## Begin

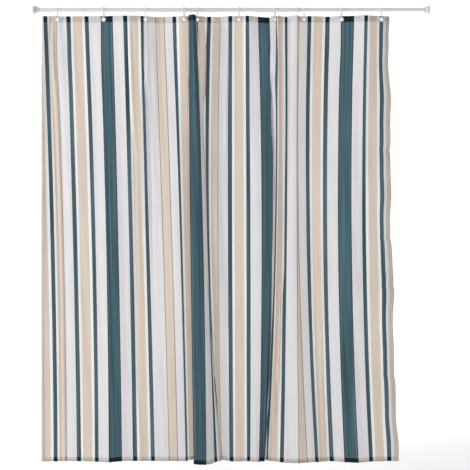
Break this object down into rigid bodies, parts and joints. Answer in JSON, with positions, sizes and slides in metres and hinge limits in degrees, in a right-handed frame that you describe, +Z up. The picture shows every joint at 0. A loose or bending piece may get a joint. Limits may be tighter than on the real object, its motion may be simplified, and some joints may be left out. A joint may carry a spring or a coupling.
{
  "type": "shower curtain",
  "caption": "Striped cloth shower curtain on snap rings, hung from a telescopic rod wedged between two walls.",
  "frame": {"origin": "centre of the left wall pad's face, on the rod's axis", "axes": "+X along the rod to the right wall, +Y towards the bath, away from the viewer, +Z up"},
  "size_m": [1.778, 0.1479, 2.05],
  "materials": {
    "pad_rubber": "matte",
    "cap_plastic": "glossy",
    "tube_enamel": "satin",
    "lock_nylon": "matte",
    "spindle_steel": "satin",
    "ring_plastic": "glossy",
    "eyelet_plastic": "glossy",
    "curtain_cloth": "matte",
    "weight_tape": "matte"
  },
  "bodies": {
    "outer_rod": {"left_wall_pad": "pad_rubber", "left_end_cap": "cap_plastic", "outer_tube": "tube_enamel", "rod_collar": "cap_plastic"},
    "rod_lock": {"lock_bush": "lock_nylon"},
    "inner_rod": {"lock_spindle": "spindle_steel", "spindle_plug": "lock_nylon", "inner_tube": "tube_enamel", "right_end_cap": "cap_plastic", "right_wall_pad": "pad_rubber"},
    "curtain": {"curtain_panel": "curtain_cloth", "hem_weight_tape": "weight_tape"},
    "ring_01_carrier": {"ring_01": "ring_plastic", "eyelet_front_01": "eyelet_plastic", "eyelet_back_01": "eyelet_plastic"},
    "ring_02_carrier": {"ring_02": "ring_plastic", "eyelet_front_02": "eyelet_plastic", "eyelet_back_02": "eyelet_plastic"},
    "ring_03_carrier": {"ring_03": "ring_plastic", "eyelet_front_03": "eyelet_plastic", "eyelet_back_03": "eyelet_plastic"},
    "ring_04_carrier": {"ring_04": "ring_plastic", "eyelet_front_04": "eyelet_plastic", "eyelet_back_04": "eyelet_plastic"},
    "ring_05_carrier": {"ring_05": "ring_plastic", "eyelet_front_05": "eyelet_plastic", "eyelet_back_05": "eyelet_plastic"},
    "ring_06_carrier": {"ring_06": "ring_plastic", "eyelet_front_06": "eyelet_plastic", "eyelet_back_06": "eyelet_plastic"},
    "ring_07_carrier": {"ring_07": "ring_plastic", "eyelet_front_07": "eyelet_plastic", "eyelet_back_07": "eyelet_plastic"},
    "ring_08_carrier": {"ring_08": "ring_plastic", "eyelet_front_08": "eyelet_plastic", "eyelet_back_08": "eyelet_plastic"},
    "ring_09_carrier": {"ring_09": "ring_plastic", "eyelet_front_09": "eyelet_plastic", "eyelet_back_09": "eyelet_plastic"},
    "ring_10_carrier": {"ring_10": "ring_plastic", "eyelet_front_10": "eyelet_plastic", "eyelet_back_10": "eyelet_plastic"}
  },
  "joints": [
    {"name": "rod_extend", "type": "slide", "parent": "outer_rod", "child": "rod_lock", "axis": [1, 0, 0], "range_m": [-0.15, 0.07]},
    {"name": "rod_twist", "type": "hinge", "parent": "rod_lock", "child": "inner_rod", "pos_m": [1, 0, 0], "axis": [1, 0, 0], "range_deg": [-180, 180]},
    {"name": "curtain_swing", "type": "hinge", "parent": "outer_rod", "child": "curtain", "pos_m": [0.8, 0, 0], "axis": [1, 0, 0], "range_deg": [-15, 15]},
    {"name": "ring_01_slide", "type": "slide", "parent": "curtain", "child": "ring_01_carrier", "axis": [1, 0, 0], "range_m": [-0.0458, 0]},
    {"name": "ring_02_slide", "type": "slide", "parent": "curtain", "child": "ring_02_carrier", "axis": [1, 0, 0], "range_m": [-0.1747, 0]},
    {"name": "ring_03_slide", "type": "slide", "parent": "curtain", "child": "ring_03_carrier", "axis": [1, 0, 0], "range_m": [-0.2913, 0]},
    {"name": "ring_04_slide", "type": "slide", "parent": "curtain", "child": "ring_04_carrier", "axis": [1, 0, 0], "range_m": [-0.3986, 0]},
    {"name": "ring_05_slide", "type": "slide", "parent": "curtain", "child": "ring_05_carrier", "axis": [1, 0, 0], "range_m": [-0.4364, 0]},
    {"name": "ring_06_slide", "type": "slide", "parent": "curtain", "child": "ring_06_carrier", "axis": [1, 0, 0], "range_m": [-0.5517, 0]},
    {"name": "ring_07_slide", "type": "slide", "parent": "curtain", "child": "ring_07_carrier", "axis": [1, 0, 0], "range_m": [-0.6516, 0]},
    {"name": "ring_08_slide", "type": "slide", "parent": "curtain", "child": "ring_08_carrier", "axis": [1, 0, 0], "range_m": [-0.7328, 0]},
    {"name": "ring_09_slide", "type": "slide", "parent": "curtain", "child": "ring_09_carrier", "axis": [1, 0, 0], "range_m": [-0.8369, 0]},
    {"name": "ring_10_slide", "type": "slide", "parent": "curtain", "child": "ring_10_carrier", "axis": [1, 0, 0], "range_m": [-0.948, 0], "deforming": ["curtain_panel", "hem_weight_tape"]}
  ],
  "couplings": [
    {"joint": "ring_01_slide", "follows": "ring_10_slide", "ratio": 0.04774},
    {"joint": "ring_02_slide", "follows": "ring_10_slide", "ratio": 0.1838},
    {"joint": "ring_03_slide", "follows": "ring_10_slide", "ratio": 0.30674},
    {"joint": "ring_04_slide", "follows": "ring_10_slide", "ratio": 0.4199},
    {"joint": "ring_05_slide", "follows": "ring_10_slide", "ratio": 0.45977},
    {"joint": "ring_06_slide", "follows": "ring_10_slide", "ratio": 0.58148},
    {"joint": "ring_07_slide", "follows": "ring_10_slide", "ratio": 0.68677},
    {"joint": "ring_08_slide", "follows": "ring_10_slide", "ratio": 0.77246},
    {"joint": "ring_09_slide", "follows": "ring_10_slide", "ratio": 0.8823}
  ]
}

## End

Output the full listing exactly as it stands.

▶ Written solution
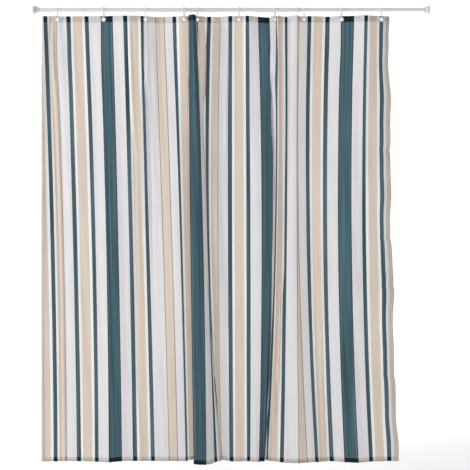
Break this object down into rigid bodies, parts and joints. Answer in JSON, with positions, sizes and slides in metres and hinge limits in degrees, in a right-handed frame that you describe, +Z up. The picture shows every joint at 0. A loose or bending piece may get a joint. Limits may be tighter than on the real object, its motion may be simplified, and some joints may be left out. A joint may carry a spring or a coupling.
{
  "type": "shower curtain",
  "caption": "Striped cloth shower curtain on snap rings, hung from a telescopic rod wedged between two walls.",
  "frame": {"origin": "centre of the left wall pad's face, on the rod's axis", "axes": "+X along the rod to the right wall, +Y towards the bath, away from the viewer, +Z up"},
  "size_m": [1.778, 0.1479, 2.05],
  "materials": {
    "pad_rubber": "matte",
    "cap_plastic": "glossy",
    "tube_enamel": "satin",
    "lock_nylon": "matte",
    "spindle_steel": "satin",
    "ring_plastic": "glossy",
    "eyelet_plastic": "glossy",
    "curtain_cloth": "matte",
    "weight_tape": "matte"
  },
  "bodies": {
    "outer_rod": {"left_wall_pad": "pad_rubber", "left_end_cap": "cap_plastic", "outer_tube": "tube_enamel", "rod_collar": "cap_plastic"},
    "rod_lock": {"lock_bush": "lock_nylon"},
    "inner_rod": {"lock_spindle": "spindle_steel", "spindle_plug": "lock_nylon", "inner_tube": "tube_enamel", "right_end_cap": "cap_plastic", "right_wall_pad": "pad_rubber"},
    "curtain": {"curtain_panel": "curtain_cloth", "hem_weight_tape": "weight_tape"},
    "ring_01_carrier": {"ring_01": "ring_plastic", "eyelet_front_01": "eyelet_plastic", "eyelet_back_01": "eyelet_plastic"},
    "ring_02_carrier": {"ring_02": "ring_plastic", "eyelet_front_02": "eyelet_plastic", "eyelet_back_02": "eyelet_plastic"},
    "ring_03_carrier": {"ring_03": "ring_plastic", "eyelet_front_03": "eyelet_plastic", "eyelet_back_03": "eyelet_plastic"},
    "ring_04_carrier": {"ring_04": "ring_plastic", "eyelet_front_04": "eyelet_plastic", "eyelet_back_04": "eyelet_plastic"},
    "ring_05_carrier": {"ring_05": "ring_plastic", "eyelet_front_05": "eyelet_plastic", "eyelet_back_05": "eyelet_plastic"},
    "ring_06_carrier": {"ring_06": "ring_plastic", "eyelet_front_06": "eyelet_plastic", "eyelet_back_06": "eyelet_plastic"},
    "ring_07_carrier": {"ring_07": "ring_plastic", "eyelet_front_07": "eyelet_plastic", "eyelet_back_07": "eyelet_plastic"},
    "ring_08_carrier": {"ring_08": "ring_plastic", "eyelet_front_08": "eyelet_plastic", "eyelet_back_08": "eyelet_plastic"},
    "ring_09_carrier": {"ring_09": "ring_plastic", "eyelet_front_09": "eyelet_plastic", "eyelet_back_09": "eyelet_plastic"},
    "ring_10_carrier": {"ring_10": "ring_plastic", "eyelet_front_10": "eyelet_plastic", "eyelet_back_10": "eyelet_plastic"}
  },
  "joints": [
    {"name": "rod_extend", "type": "slide", "parent": "outer_rod", "child": "rod_lock", "axis": [1, 0, 0], "range_m": [-0.15, 0.07]},
    {"name": "rod_twist", "type": "hinge", "parent": "rod_lock", "child": "inner_rod", "pos_m": [1, 0, 0], "axis": [1, 0, 0], "range_deg": [-180, 180]},
    {"name": "curtain_swing", "type": "hinge", "parent": "outer_rod", "child": "curtain", "pos_m": [0.8, 0, 0], "axis": [1, 0, 0], "range_deg": [-15, 15]},
    {"name": "ring_01_slide", "type": "slide", "parent": "curtain", "child": "ring_01_carrier", "axis": [1, 0, 0], "range_m": [-0.0458, 0]},
    {"name": "ring_02_slide", "type": "slide", "parent": "curtain", "child": "ring_02_carrier", "axis": [1, 0, 0], "range_m": [-0.1747, 0]},
    {"name": "ring_03_slide", "type": "slide", "parent": "curtain", "child": "ring_03_carrier", "axis": [1, 0, 0], "range_m": [-0.2913, 0]},
    {"name": "ring_04_slide", "type": "slide", "parent": "curtain", "child": "ring_04_carrier", "axis": [1, 0, 0], "range_m": [-0.3986, 0]},
    {"name": "ring_05_slide", "type": "slide", "parent": "curtain", "child": "ring_05_carrier", "axis": [1, 0, 0], "range_m": [-0.4364, 0]},
    {"name": "ring_06_slide", "type": "slide", "parent": "curtain", "child": "ring_06_carrier", "axis": [1, 0, 0], "range_m": [-0.5517, 0]},
    {"name": "ring_07_slide", "type": "slide", "parent": "curtain", "child": "ring_07_carrier", "axis": [1, 0, 0], "range_m": [-0.6516, 0]},
    {"name": "ring_08_slide", "type": "slide", "parent": "curtain", "child": "ring_08_carrier", "axis": [1, 0, 0], "range_m": [-0.7328, 0]},
    {"name": "ring_09_slide", "type": "slide", "parent": "curtain", "child": "ring_09_carrier", "axis": [1, 0, 0], "range_m": [-0.8369, 0]},
    {"name": "ring_10_slide", "type": "slide", "parent": "curtain", "child": "ring_10_carrier", "axis": [1, 0, 0], "range_m": [-0.948, 0], "deforming": ["curtain_panel", "hem_weight_tape"]}
  ],
  "couplings": [
    {"joint": "ring_01_slide", "follows": "ring_10_slide", "ratio": 0.04774},
    {"joint": "ring_02_slide", "follows": "ring_10_slide", "ratio": 0.1838},
    {"joint": "ring_03_slide", "follows": "ring_10_slide", "ratio": 0.30674},
    {"joint": "ring_04_slide", "follows": "ring_10_slide", "ratio": 0.4199},
    {"joint": "ring_05_slide", "follows": "ring_10_slide", "ratio": 0.45977},
    {"joint": "ring_06_slide", "follows": "ring_10_slide", "ratio": 0.58148},
    {"joint": "ring_07_slide", "follows": "ring_10_slide", "ratio": 0.68677},
    {"joint": "ring_08_slide", "follows": "ring_10_slide", "ratio": 0.77246},
    {"joint": "ring_09_slide", "follows": "ring_10_slide", "ratio": 0.8823}
  ]
}